Je suis l’identité de mes rêves.
Ils m’appartiennent et me définissent
Tels que je suis et voudrais être ?

Je suis le souvenir et l’identité
De tout l’amour
Partagé ou non partagé
Que je porte en moi tous les jours.

Nous sommes tous dans le même bateau.
Notre enfance, sans bruit, dort
Dans un rafiot, avant de trouver le bon port.

En aveugle, sous le brouillard des eaux,
Sous le hâle d’une encre désir,
Mon identité ne demande qu’à jouir

(Jean-Stephane BOZZO, Identité).

Fais-en des tiennes

L’ancienne formule « faire des farces siennes »
s’est abrégée avec le temps en « faire des siennes ». 
Cela signifie jouer un mauvais tour, faire des bêtises / folies,
qui correspondent bien à son style propre.
 
Fais-en des tiennes, comme moi :
faute de changer l’eau en vin,
je change jeunes rats en faisan !
Folie bergère d’été, est et sera…

A l’unisson

Je t’adore à l’égal de la voûte nocturne,
Ô vase de tristesse, ô grande taciturne,
Et t’aime d’autant plus, belle, que tu me fuis,
Et que tu me parais, ornement de mes nuits,
Plus ironiquement accumuler les lieues
Qui séparent mes bras des immensités bleues.

Je m’avance à l’attaque, et je grimpe aux assauts,
Comme après un cadavre un chœur de vermisseaux,
Et je chéris, ô bête implacable et cruelle !
Jusqu’à cette froideur par où tu m’es plus belle !

(Charles Baudelaire, Les fleurs du mal).

Peine immense de te perdre

Extraits d’Aragon, Le regard de Rancé :
« […] Un soir, j’ai cru te perdre.

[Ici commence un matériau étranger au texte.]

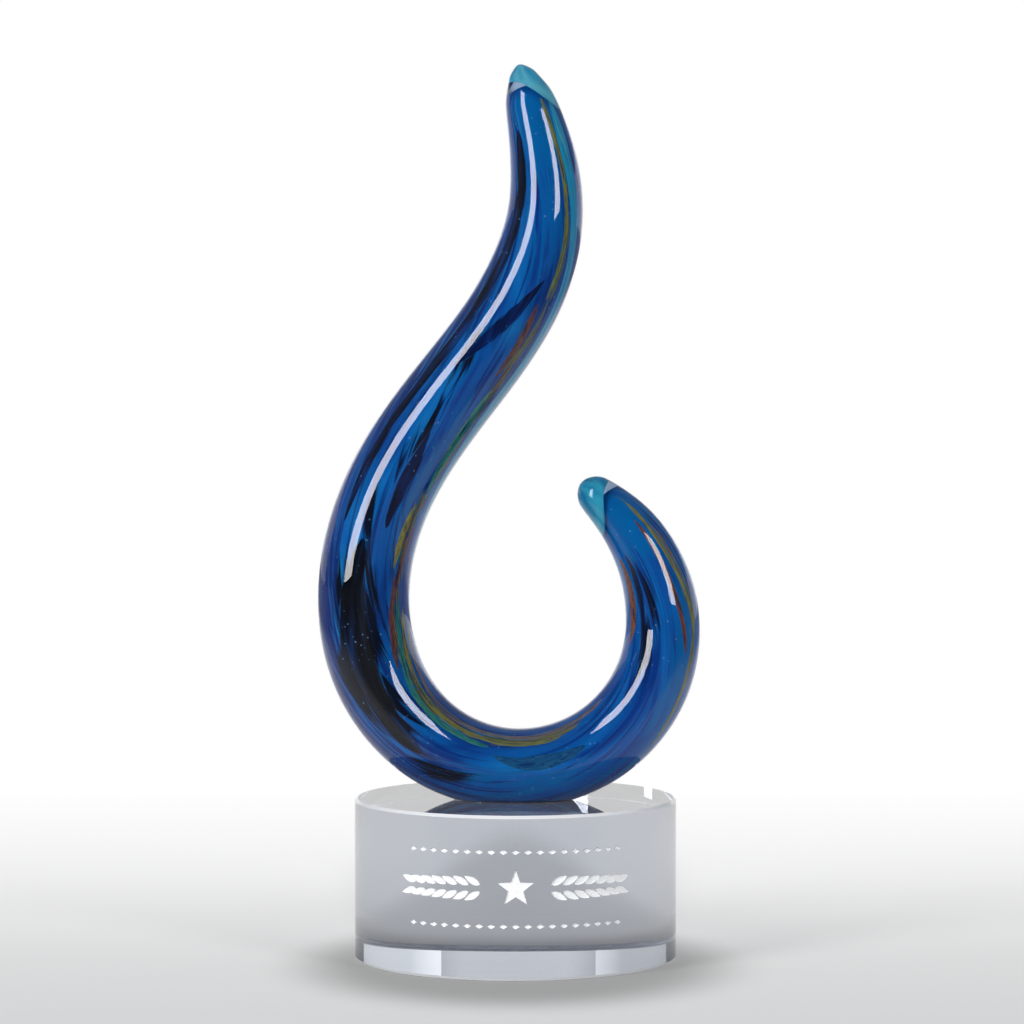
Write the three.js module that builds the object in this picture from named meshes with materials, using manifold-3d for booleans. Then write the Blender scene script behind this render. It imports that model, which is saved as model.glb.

Et, de ce soir, je garde
le pathétique espoir d’un miracle incessant.
Mais la peur est entrée en moi comme une écharde.
Il me semble que je retarde
à tenir ton poignet la fuite de ton sang.
[…]
Comme autour de la lampe un concert de moustiques
Vers le plafond spiral et la flamme convoie
Du fin fond du malheur où reprend le cantique
Dans un fandango fantastique
Un chœur dansant s’élève et répond à ta voix

Ce sont tous les amants qui crurent l’existence
Pareille au seul amour qu’ils avaient ressenti
Jusqu’au temps qu’un poignard l’exil ou la potence
Comme un dernier vers à la stance
Vienne à leur cœur dément apporter démenti

Si toute passion puise dans sa défaite
Sa grandeur, sa légende et l’immortalité
Le jour de son martyre est celui de sa fête
Et la courbe en sera parfaite
A la façon d’un sein qui n’a point allaité

Toujours les mêmes mots à la fin des romances
Comme les mêmes mots les avaient commencées
Le même cerne aux yeux dit une peine immense
Comme il avait dit la démence
Et l’éternelle histoire est celle de Rancé

Beau-t’es / Beauté

La courbe de tes yeux fait le tour de mon cœur,
Un rond de danse et de douceur,
Auréole du temps, berceau nocturne et sûr,
Et si je ne sais plus tout ce que j’ai vécu
C’est que tes yeux ne m’ont pas toujours vu.

Feuilles de jour et mousse de rosée,
Roseaux du vent, sourires parfumés,
Ailes couvrant le monde de lumière,
Bateaux chargés du ciel et de la mer,
Chasseurs des bruits et sources des couleurs

Parfums éclos d’une couvée d’aurores
Qui gît toujours sur la paille des astres,
Comme le jour dépend de l’innocence
Le monde entier dépend de tes yeux purs
Et tout mon sang coule dans leurs regards

(Paul Éluard, La courbe de tes yeux).

D’Yeux de Dieu ?

Vous avez un regard singulier et charmant.
Comme la lune au fond du lac qui la reflète,
Votre prunelle, où brille une humide paillette,
Au coin de vos doux yeux roule languissamment.
Ils semblent avoir pris ses feux au diamant.
Ils sont de plus belle eau qu’une perle parfaite.
Et vos grands cils émus, de leur aile inquiète,
Ne voilent qu’à demi leur vif rayonnement.
Mille petits amours, à leur miroir de flamme,
Se viennent regarder et s’y trouvent plus beaux.
Et les désirs y vont rallumer leurs flambeaux.
Ils sont si transparents, qu’ils laissent voir votre âme,
Comme une fleur céleste au calice idéal
Que l’on apercevrait à travers un cristal
(Théophile Gautier, À deux beaux yeux).